We provide Docker images to enable to run AutoWIG on various platforms (in particular Windows and MacOS).
For the installation of Docker, please refers to its documentation.
Then, you can use the statiskit/autowig
Docker image to run AutoWIG:
$ docker run -i -t -p 8888:8888 statiskit/autowig
A list of all available images can be found here.
The image tagged latest
is unstable, it could be preferable to use the one attached with the AutoWIG paper submitted in Journal of Computational Science (tagged v1.0.0
) as follows:
$ docker run -i -t -p 8888:8888 statiskit/autowig:v1.0.0
For convenience, examples are presented in Jupyter notebooks. You can therefore proceed – in the container’s terminal – as follows to run examples:
Launch the Jupyter notebook with the following command
$ jupyter notebook --ip='*' --port=8888 --no-browser
Copy the URL given in the container’s terminal and paste it in your browser. This URL should looks like
http://localhost:8888/?token=/[0-9a-fA-F]+/
.Click on the notebooks you want to run (denoted by
*.ipynb
) and then click on Run All item of the Cell top menu bar.
Warning
For some systems as Ubuntu, Docker requires root permissions (see this page for more information).

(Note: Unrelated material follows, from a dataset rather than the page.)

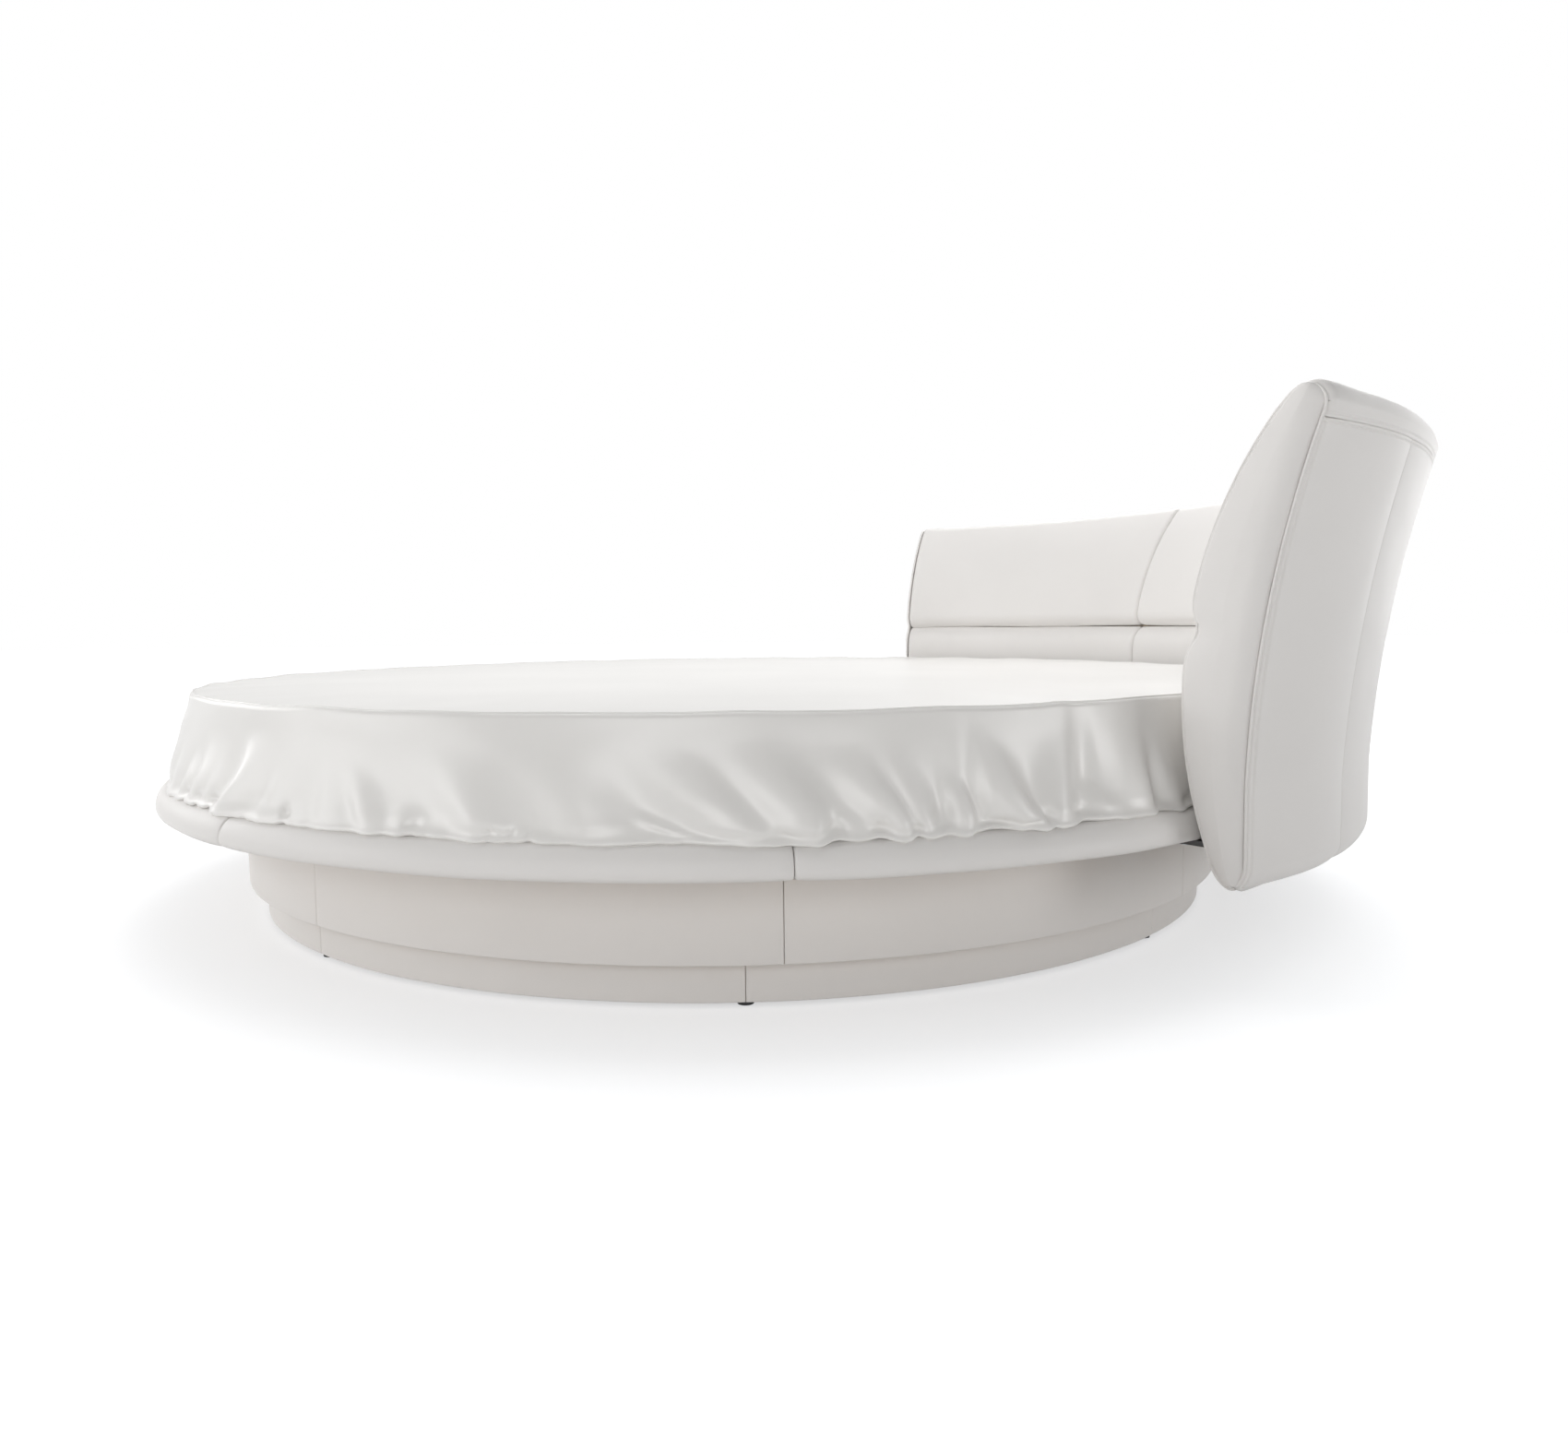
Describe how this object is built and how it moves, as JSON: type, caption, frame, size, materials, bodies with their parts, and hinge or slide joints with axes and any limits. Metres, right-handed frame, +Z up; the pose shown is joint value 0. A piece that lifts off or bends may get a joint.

Installation from binaries¶
In order to ease the installation of the AutoWIG software on multiple operating systems, the Conda package and environment management system is used. To install Conda, please refers to its documentation or follow the installation instructions given on the StatisKit documentation. Once Conda installed, you can install AutoWIG binaries into a special environment that will be used for wrapper generation by typing the following command line in your terminal:
$ conda create -n autowig python-autowig python-clanglite python-scons python-dev libdev -c statiskit -c conda-forge
Warning
When compiling wrappers generated by AutoWIG in its environment some issues can be encountered at compile time or run time (from within the Python interpreter) due to compiler or dependency incompatibilies. This is why it is recommended to install AutoWIG in a separate environment that will only be used for the wrappers generation. If the problem persits, please refers to the StatisKit documentation concerning the configuration of the development environment.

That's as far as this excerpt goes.